What missed calls really cost a plumbing business
Most plumbers have no idea how much money walks out the door every time the phone rings and nobody answers. Here is the simple maths, and what to do about it.
Ask a plumber how business is going and they will tell you about the jobs they did. Almost nobody talks about the jobs they never knew existed: the calls that came in while they were under a sink, halfway up a ladder, or fast asleep at 2am with a phone on silent.
Those calls do not show up anywhere. There is no missed-job report. So most plumbers quietly assume the cost is small. It is not.
The maths nobody does
Let's do the sum that never gets done. Say a typical job for your business, a call-out plus a repair, is worth around 180 pounds. Nothing fancy, just an average across emergencies, small fixes, and the odd bigger piece of work.
Now say five genuine new-customer calls a week go unanswered. Not wrong numbers, not suppliers, not the same person ringing twice. Five real people with a problem and a wallet.
- 5 missed calls a week
- Even if only half of them would have booked, that is roughly 2 to 3 jobs
- At 180 pounds a job, that is around 450 pounds a week
- Over a year, that is more than 23,000 pounds
That is not a rounding error. For a lot of one-van plumbing businesses, it is the difference between a good year and a flat one, and it is money you are already spending to earn. You paid for the Google listing, the van signage, and the website that made the phone ring. The call is the easy part to lose and the expensive part to lose.
Why plumbers miss calls (it is not laziness)
The reason plumbers miss calls is the same reason they are worth hiring: they are busy doing the actual work.
- You cannot answer with your hands inside a boiler.
- You cannot take details while you are driving between jobs.
- You are not going to wake up at 2am to a withheld number, and you should not have to.
- When two calls come in at once, one of them loses.
None of that is a personal failing. It is just what a single phone and a single person can physically do. The problem is that the caller does not know or care why you did not pick up. They just move on.
What the caller does next
This is the part that makes missed calls so costly. A plumbing emergency is one of the most urgent purchases a person ever makes. They are not browsing. They have a deadline measured in minutes.
So when you do not answer, they do not wait. They tap the next result on Google. By the time you come up for air and see the missed call, the job is already booked with someone else, and that customer is now their customer, not yours, for every future job too.
Your options, honestly compared
There are really only a handful of ways to stop missing calls. Here is how they stack up for a working plumber.
| Voicemail | Call back later | Hire a receptionist | Hey Jodie | |
|---|---|---|---|---|
| Answers every call | Sort of | No | Office hours only | Yes, 24/7 |
| Captures job details | Rarely | If they answer | Yes | Yes |
| Works nights and weekends | Yes | No | No | Yes |
| Monthly cost | Free | Free | High | Low |
| Caller reaches a real conversation | No | No | Yes | Yes |
Voicemail feels like a safety net but most callers never leave a message. "I'll call them back" only works if the customer has not already booked someone else, which for emergencies they usually have.
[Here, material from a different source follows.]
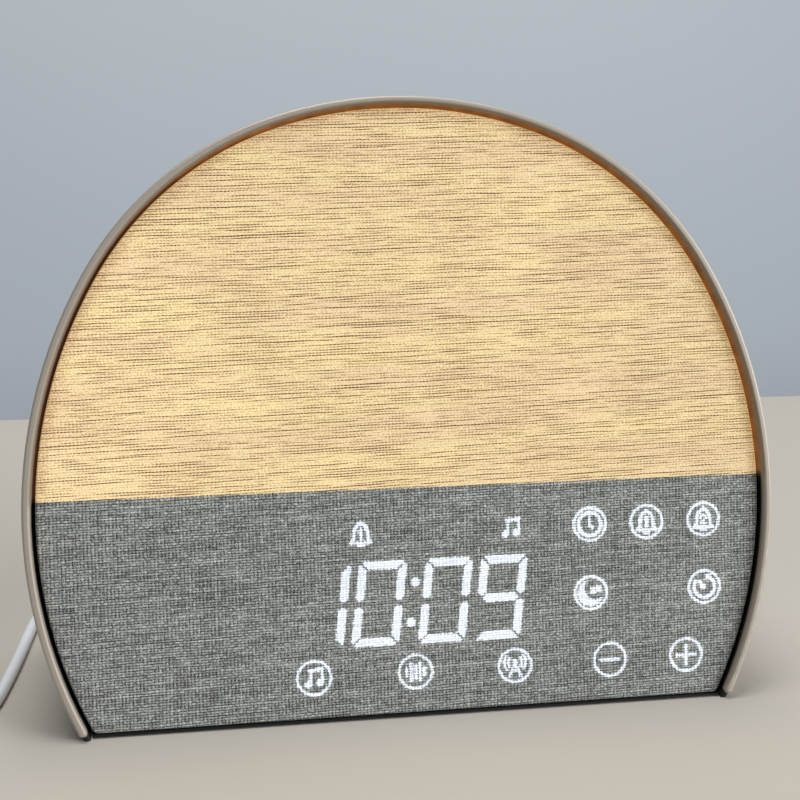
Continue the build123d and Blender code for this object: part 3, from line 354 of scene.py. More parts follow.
def moon_symbol(p):
    outer, inner = disc_distance(p, (-0.15, -0.15), 3.75), disc_distance(p, (1.35, 1.3), 3.2)
    strokes = [
        ((0.1, 1.3), (1.2, 1.3)), ((1.2, 1.3), (0.1, 0.1)), ((0.1, 0.1), (1.2, 0.1)),
        ((1.9, 1.6), (2.9, 1.6)), ((2.9, 1.6), (1.9, 0.5)), ((1.9, 0.5), (2.9, 0.5)),
    ]
    return union(np.minimum(outer, -inner), bars(p, *[(a, b, 0.36) for a, b in strokes]))


def countdown_symbol(p):
    return union(
        arc_distance(p, (0, 0), 3.1, 0.5, 150, 410),
        polygon_distance(p, [(0.2, 3.7), (2.3, 3.0), (0.5, 2.0)]),
        bar_distance(p, (-0.2, 0.1), (-1.5, 1.5), 0.42),
        disc_distance(p, (-0.35, 0.1), 0.85),
    )


def note_symbol(p):
    return union(
        disc_distance(p, (-1.65, -1.8), 1.0),
        disc_distance(p, (1.55, -1.4), 1.0),
        bars(p, ((-0.95, -1.7), (-0.95, 2.0), 0.38), ((2.25, -1.3), (2.25, 2.4), 0.38),
             ((-0.95, 2.0), (2.25, 2.4), 0.55)),
    )


def sound_symbol(p):
    heights = ((-2.5, 1.0), (-1.25, 2.3), (0.0, 1.7), (1.25, 2.3), (2.5, 1.0))
    return bars(p, *[((x, -h), (x, h), 0.46) for x, h in heights])


def mast_symbol(p):
    legs = [((0, 0.6), (side * 1.6, -2.9), 0.4) for side in (-1, 1)]
    waves = [
        arc_distance(p, (0, 0.9), radius, 0.36, a, a + 80)
        for radius in (1.95, 3.1) for a in (-40, 140)
    ]
    mast = bars(p, *legs, ((-0.85, -1.4), (0.85, -1.4), 0.36))
    return union(mast, disc_distance(p, (0, 0.9), 0.8), *waves)


def minus_symbol(p):
    return bar_distance(p, (-2.75, 0), (2.75, 0), 0.5)


def plus_symbol(p):
    return union(minus_symbol(p), bar_distance(p, (0, -2.75), (0, 2.75), 0.5))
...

A receptionist solves the problem beautifully but costs a full salary and still clocks off at five. We break each option down properly in our guide to answering services versus voicemail versus a receptionist.
That gap, every call answered without a full-time wage, is exactly the gap an AI receptionist fills.
The point is not the exact number
Your real figure might be higher or lower than the example above. Maybe your average job is worth more. Maybe you miss three calls a week, or fifteen. The exact number matters less than the habit of doing the sum at all.
Spend ten minutes this week working out your own version: your average job value, multiplied by a realistic guess at missed new-customer calls. Whatever number falls out the bottom, that is roughly what answering every call is worth to you. For most plumbers, it is the single cheapest way to grow without doing any more marketing at all.
You have already paid to make the phone ring. The only thing left is to make sure someone, or something, always picks it up. If you want to see how that works for a plumbing business, start with our overview of call answering for plumbers.
Frequently asked questions
- How many calls does the average plumber actually miss?
- It varies, but most independent plumbers miss a large share of calls simply because they are under a sink, driving, or asleep when the phone rings. The point is not the exact percentage. It is that every missed call is a customer who will phone the next plumber on the list within minutes.
- Do people really not leave a voicemail?
- Most do not. When someone has water coming through the ceiling they want a human, now. If they reach voicemail they hang up and call the next number on Google. Voicemail catches a small fraction of the people who would have become customers.
- Is a missed call worse than a bad review?
- In pure revenue terms, often yes. A bad review costs you some future enquiries. A missed call loses a job that was ready to book today, and that same caller may well become a regular customer worth far more over the years.